A few extracts from the valuable work of Dr. Schweinfurth will throw a light upon the spirit which animated the authorities, all of whom were incensed at my having presumed to understand the Khedive's orders literally respecting the suppression of the slave trade.
In page 485, vol. ii., he writes: - " The ill-feeling and smothered rage against Sir Samuel Baker's interference nurtured by the higher authorities, breaks out very strongly amongst the less reticent lower officials. In Fashoda, and even in Khartoum, I heard complaints that we (the Franks) were the prime cause of all the trouble, and if it had not been for our eternal agitation with the Viceroy, such measures would never have been enforced."
In page 477, vol. ii., he continues: - "Notwithstanding that Sir Samuel Baker was still on the upper waters of the river, the idea was quite prevalent in all the seribas, that as soon as the 'English Pacha' had turned his back upon Fashoda (the government station in the Shillook country), the mudir (governor) would relapse into his former habits, and levy a good round sum on the head of every slave, and then let the contraband stock pass without more ado. But for once the seriba people were reckoning without their host. The mudir had been so severely reprimanded by Baker for his former delinquencies, that he thought it his best policy, for this year at least, to be as energetic as he could in his exertions against the forbidden trade."

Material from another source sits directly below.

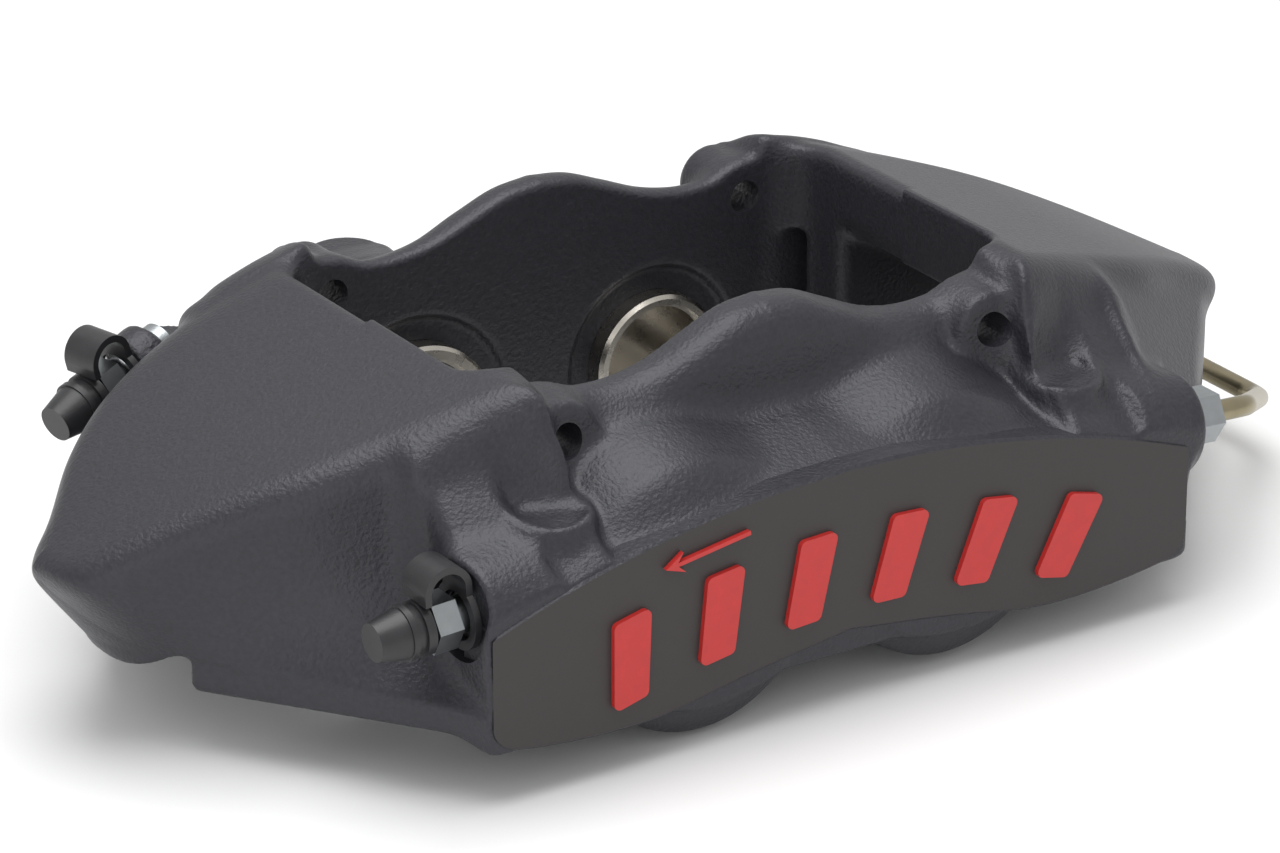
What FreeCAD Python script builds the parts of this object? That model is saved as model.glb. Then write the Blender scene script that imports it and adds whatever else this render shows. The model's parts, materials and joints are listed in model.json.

In page 470, vol. ii., Dr. Schweinfurth writes: - "I knew that Sir Samuel Baker was upon the Upper Nile, and did not doubt that his presence would have the effect of making the government take the most strenuous measures against any import of slaves."
Page 429, vol. ii.: - " Before Sir Samuel Baker's expedition put a stop to it altogether, the slave trade that was carried on down the river was quite insignificant compared to the overland traffic." "For years there has been a public prohibition against bringing slaves down the White Nile into Khartoum, and ever and again stronger repressive measures have been introduced, which, however, have only had the effect of raising the land traffic to a premium; but as a general rule, the Egyptian officials connive at the use of this comparatively unimportant channel of the trade, and pocket a quiet little revenue for themselves by demanding a sum varying from two to five dollars a head as hush-money."
In page 429, vol. ii.: - "The expedition of Sir Samuel Baker has stopped the source."
In page 410, vol. ii., Dr. Schweinfurth writes: - "Already had Sir Samuel Baker, with praiseworthy energy, commenced scouring the waters of the Upper Nile, and by capturing all slave-vessels and abolishing a large 'chasua' belonging to the mudir (governor) of Fashoda, had left no doubt as to the earnestness of his purpose,"
In page 83, vol. i.: - "Beyond the true eastern shore, the Dinka are said to be settled in extensive villages, and at that time still furnished an inexhaustible supply of slaves to the marauding expeditions of the garrison of Fashoda. In 1870 Baker succeeded in putting an end to this disorder, the knowledge of which penetrated to the most remote tribes."
The evidence of so trustworthy a traveller as Dr. Schweinfurth is exceedingly valuable, as he was in the Western Nile districts at the time that I was actively engaged; thus he had opportunities of witnessing the results of my interference, and the hostility exhibited by the authorities. He is simply in error concerning the importance of the slave trade of the river, which he much underrates, as will have already been seen by the fact of 700 slaves being stowed away upon only three vessels belonging to Abou Saood.
These vessels, that were captured by my orders at Fashoda, on their way towards Khartoum, were an example of the truth foretold by the traders with whom Dr. Schweinfurth was travelling in the west - "that as soon as the English Pacha had turned his back upon Fashoda, the governor would relapse into his former habits, and levy a good round sum on the head of every slave, and then let the contraband cargo pass without more ado."
There were always well-known slave routes through Kordofan, but these channels became of extreme importance when I rendered the slave traffic of the river impossible.
It is quite unnecessary to write more on the subject of the slave trade. The Khedive of Egypt was sincere when he gave me the orders to suppress this horrible traffic; and I trust, from the simple description of the expedition, the world will acknowledge that in this duty I exhibited the utmost leniency towards the ruffianly lessees of the Soudan government.
I am convinced that the Khedive is sincere at heart in wishing to suppress the slave trade, but he requires unusual moral courage to enter the lists single-handed against Egyptian public opinion.
My opinion has been frequently asked on this subject, and many have endeavoured to persuade me that a rapid change and improvement of the natives may be effected by such an agency. I cannot resist by argument such fervent hopes; but if good and capable men are determined to make the attempt, they may now be assured of peace and security at Gondokoro, where they will have the advantage of the good name left by the excellent but unfortunate members of the late Austrian mission.
I have not changed my opinions that have already been expressed in "The Albert N'yanza," except that, from the native testimony, I presume there must be a channel which connects either a lake or series of lakes with the Albert N'yanza.
Without a guide, it would be a work of much time and difficulty to discover the true channel among the labyrinth-like inlets that characterize the vast beds of floating water-grass.